Given information
=-=-=-=-=

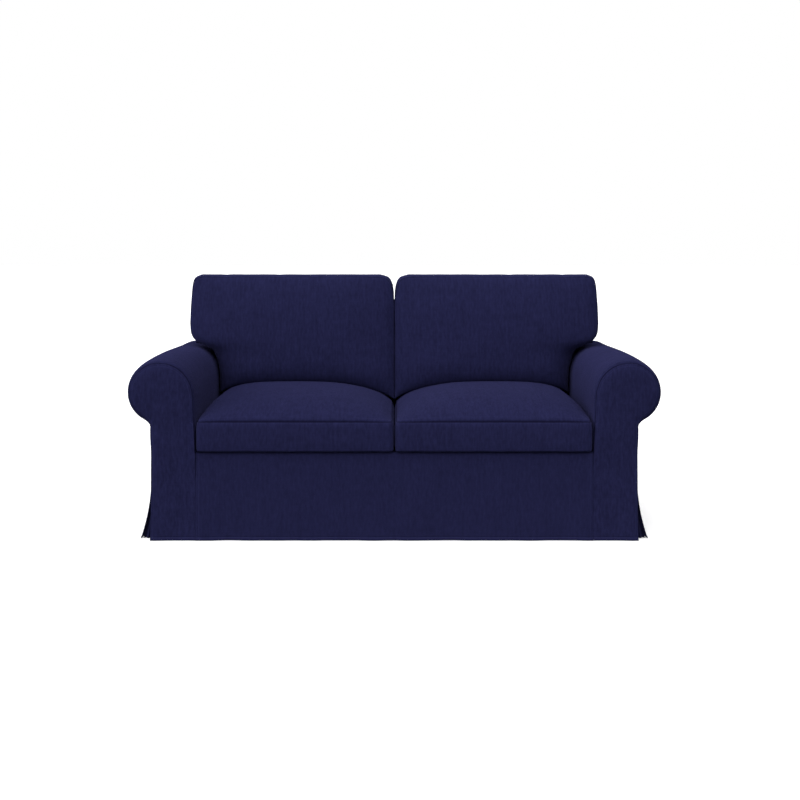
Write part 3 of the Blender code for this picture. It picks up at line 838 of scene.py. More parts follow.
def place_arm_roll(t, y):
    turned_in = np.clip(ROLL_FRONT - y, 0.0, None) + np.clip(y - ROLL_BACK, 0.0, None)
    y = np.clip(y, ROLL_FRONT, ROLL_BACK)
    length = DIP_LENGTH + (INSIDE_LENGTH - DIP_LENGTH) * unit(INSIDE_UNTIL - t)
    ends = ((y - ROLL_FRONT, SEAM_DIP, END_ROUND), (ROLL_BACK - y, REAR_DIP, REAR_ROUND))
    dip = 0.0
    for away, full_dip, rounding in ends:
        rest = unit(1 - away / rounding)
        slope = (full_dip - rounding) * np.exp(-away / length)
        dip = dip + slope + rounding * (1 - np.sqrt(1 - rest**2))
    from_front = y - ROLL_FRONT
    dip -= PUCKER * pucker(t * GATHER_PITCH, from_front) * unit(from_front / GATHERS_FROM)
    dip += UNEVEN * drift(t * SLOW, y, seed=0.8) + turned_in
    full = FRONT_FULL + (REAR_FULL - FRONT_FULL) * ease((y - FRONT_Y) / FULLER_OVER)
    x, z = arm_section(t, dip, full)
    return np.stack([x, y, z + arm_rise(y, z)], 1)


roll_columns = [0.0]
for start, count in enumerate(ROLL_COUNTS):
    roll_columns += list(np.linspace(start, start + 1, count)[1:])
roll_reach = (0.0005, 0.0012, 0.0022, 0.0036, 0.0055, 0.009)
roll_rows = spread(ROLL_FRONT, ROLL_BACK, step=0.012)
roll_rows = crowd(roll_rows, ROLL_FRONT, ROLL_BACK, reach=roll_reach)
roll_rows = [ROLL_FRONT - ALLOWANCE] + roll_rows + [ROLL_BACK + ALLOWANCE]
arm_roll, points, _ = lay_sheet(
    "arm_roll_cloth_right", roll_columns, roll_rows, place_arm_roll, (0, 0, 1), turned=True
)
to_ends = np.minimum(points[:, 1] - ROLL_FRONT, ROLL_BACK - points[:, 1])
keep(arm_roll, "sewn", FAR, 0.0, to_ends * NARROW)
finish_pair(arm_roll, "arm_roll_", (0.7120, 0.8600), "stretched", ["seat_deck", "arm_front_"])

# %% [markdown]
# ## Side skirts and corner pleats
# Each side of the skirt hangs from the neck of the arm. At the front corner it isn't sewn to the
# arm front but left open from knee height down, so it kicks out, and a folded insert shows darkly
# in the slit. The insert is laid column by column along its folds.

# %% Lay the side skirts
SLIT_Z = 0.185
FLARE_OUT = 0.0375
FLARE_CURVE = 1.55
FLARE_REACH = 0.16
FLARE_BACK = 0.032
FLARE_BACK_CURVE, FLARE_BACK_REACH = 1.1, 0.06
SIDE_WAVE, SIDE_WAVE_TURN = 0.003, 17.0  # half its swing, and radians a metre
SIDE_WAVE_FADE = 0.2
SLACK_OVER = 0.05  # below the neck, where the cloth is drawn tight
NECK_DIP = (0.0012, 0.003)
SIDE_FRONT, SIDE_BACK = FRONT_Y + CLOTH + SEAM, BACK_Y - CLOTH - SEAM


def slit_share(z):
    """How far down the open slit a height is, from 0 at its top to 1 at the hem."""
    return unit((SLIT_Z - z) / SLIT_Z)


def place_side_skirt(y, z):
    away = y - SIDE_FRONT
    swing = FLARE_OUT * slit_share(z) ** FLARE_CURVE * np.exp(-((away / FLARE_REACH) ** 2))
    wave = SIDE_WAVE * (1 + np.cos(y * SIDE_WAVE_TURN)) * hang(z)
    wave = wave * unit(away / SIDE_WAVE_FADE) * unit((SIDE_BACK - y) / SIDE_WAVE_FADE)
    slack = UNEVEN * (1 + drift(y, z, seed=4.0)) * unit((NECK_Z - z) / SLACK_OVER)
    x = skirt_x(z) + swing + wave + hem_fold(z) + slack - groove(NECK_Z - z, *NECK_DIP)
    back = FLARE_BACK * slit_share(z) ** FLARE_BACK_CURVE * np.exp(-away / FLARE_BACK_REACH)
    lift = hem_lift(z, along=y * 2.0, most=0.0008, shift=0.2, seed=2.2)
    return np.stack([x, y + back, z + lift], 1)


side_top = NECK_Z - 2 * SEAM
side_columns = crowd(spread(SIDE_FRONT, SIDE_BACK, step=0.011), SIDE_FRONT, SIDE_BACK)
side_rows = crowd(hem_rows(side_top), side_top, reach=SEAM_REACH)
side_skirt, points, flat = lay_sheet(
    "side_skirt_cloth_right", side_columns, side_rows, place_side_skirt, (1, 0, 0)
)
keep(side_skirt, "sewn", flat[:, 1] - HEM_STITCH, flat[:, 0], NECK_Z - points[:, 2])
side_flat = (0.8600, 0.3750)
finish_pair(side_skirt, "side_skirt_", side_flat, "hung", ["arm_roll_"], cloth=skirt_cloth)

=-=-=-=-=

What this task involves
Exactly as they stand, set down the lines from the top of the data through the line with "return np.stack([x, y, z".

Complete response
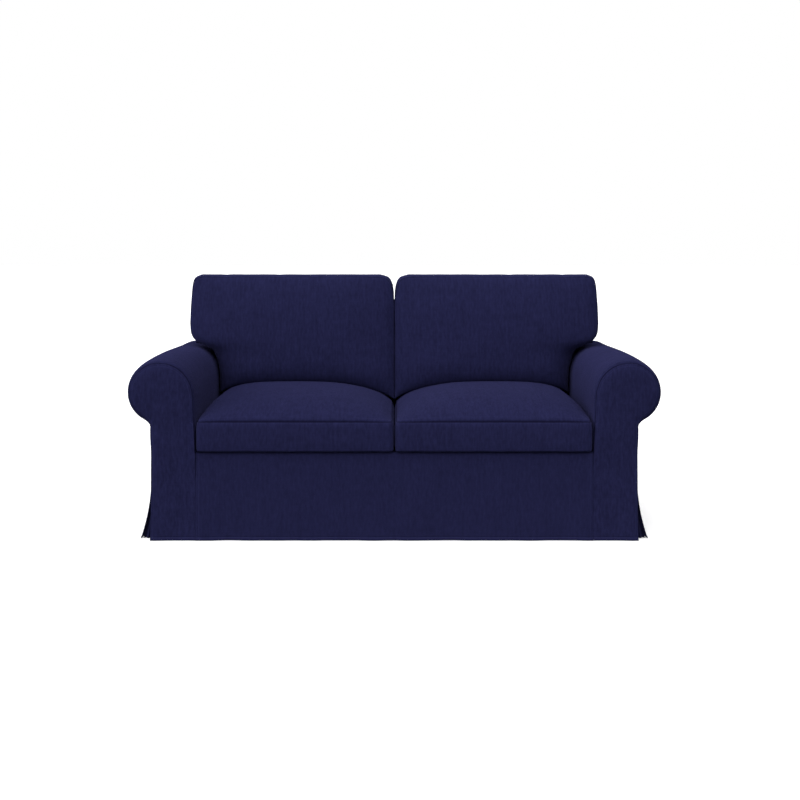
Write part 3 of the Blender code for this picture. It picks up at line 838 of scene.py. More parts follow.
def place_arm_roll(t, y):
    turned_in = np.clip(ROLL_FRONT - y, 0.0, None) + np.clip(y - ROLL_BACK, 0.0, None)
    y = np.clip(y, ROLL_FRONT, ROLL_BACK)
    length = DIP_LENGTH + (INSIDE_LENGTH - DIP_LENGTH) * unit(INSIDE_UNTIL - t)
    ends = ((y - ROLL_FRONT, SEAM_DIP, END_ROUND), (ROLL_BACK - y, REAR_DIP, REAR_ROUND))
    dip = 0.0
    for away, full_dip, rounding in ends:
        rest = unit(1 - away / rounding)
        slope = (full_dip - rounding) * np.exp(-away / length)
        dip = dip + slope + rounding * (1 - np.sqrt(1 - rest**2))
    from_front = y - ROLL_FRONT
    dip -= PUCKER * pucker(t * GATHER_PITCH, from_front) * unit(from_front / GATHERS_FROM)
    dip += UNEVEN * drift(t * SLOW, y, seed=0.8) + turned_in
    full = FRONT_FULL + (REAR_FULL - FRONT_FULL) * ease((y - FRONT_Y) / FULLER_OVER)
    x, z = arm_section(t, dip, full)
    return np.stack([x, y, z + arm_rise(y, z)], 1)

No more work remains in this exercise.